# Ironman Triathlon



## firecoins (Aug 21, 2012)

Has anyone done this?  

I volunteered for the 1s inaugural NYC Ironman tournament, I wish to do this despite being 80lbs overweight and have already begun tr

For the last 2 weeks I have gone out on runs, done 30 minute elliptical workouts and 30 minute stationary bike workouts. I have already signed up for 5k running races this October and November.  The more I workout, the more I think I can build to the event in 2014. I am overlooking smaller triathlons in 2013.


----------



## firecoins (Aug 23, 2012)

I see I started a lively discussion.  Get your posts in before moderators close it down for being too nasty.


----------



## Jambi (Aug 23, 2012)

That is quite a goal.  I was about 100lbs, yikes!, overweight. it didn't look THAT bad at 6'4" and 320. I'm down to 280 with a modified p90x program and am hoping to be ready for a mudrun/warrior dash within the next few months.
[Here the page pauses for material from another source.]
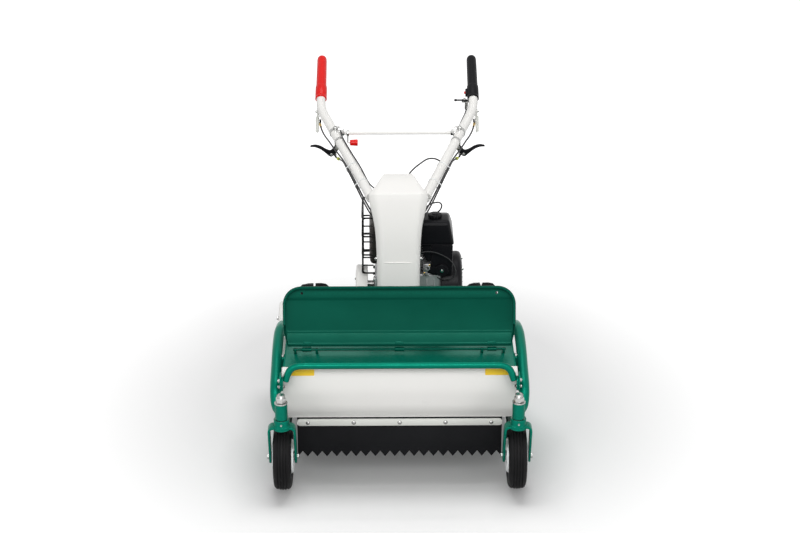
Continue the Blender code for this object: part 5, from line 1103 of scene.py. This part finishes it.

Good luck and I look forward to hearing about your progress.


----------



## NomadicMedic (Aug 23, 2012)

Warrior Dash is great fun. 

As for tris, you might want to give the sprint length events a go first. I was a competitive cyclist and had no trouble with the bike. The run was fine, but the open water swim sucked. I was training with a masters group, and swimming laps in a pool is nothing like being in a mass of churning swimmers. 

I love short tris and will be getting back into it. If only I could quit this job and have some free time... And lose some of this EMS weight.


----------



## epipusher (Aug 23, 2012)

I do sprints myself and they are a blast.And I agree about the open water swimming. No amount of swimming in a pool can prepare for open water swimming with 300 plus other people.


----------



## firecoins (Aug 23, 2012)

Nothing can prepare you for swimming in radioactive sewage...I mean the Hudson River.


----------



## lucky13 (Aug 26, 2012)

I ve been training all summer for my first marathon and it sucks !!!! with work and school and training ugh.


----------



## Luno (Aug 29, 2012)

Good luck on the training, I usually do sprints, but took a couple of years off, raced again this year, it's great training!


----------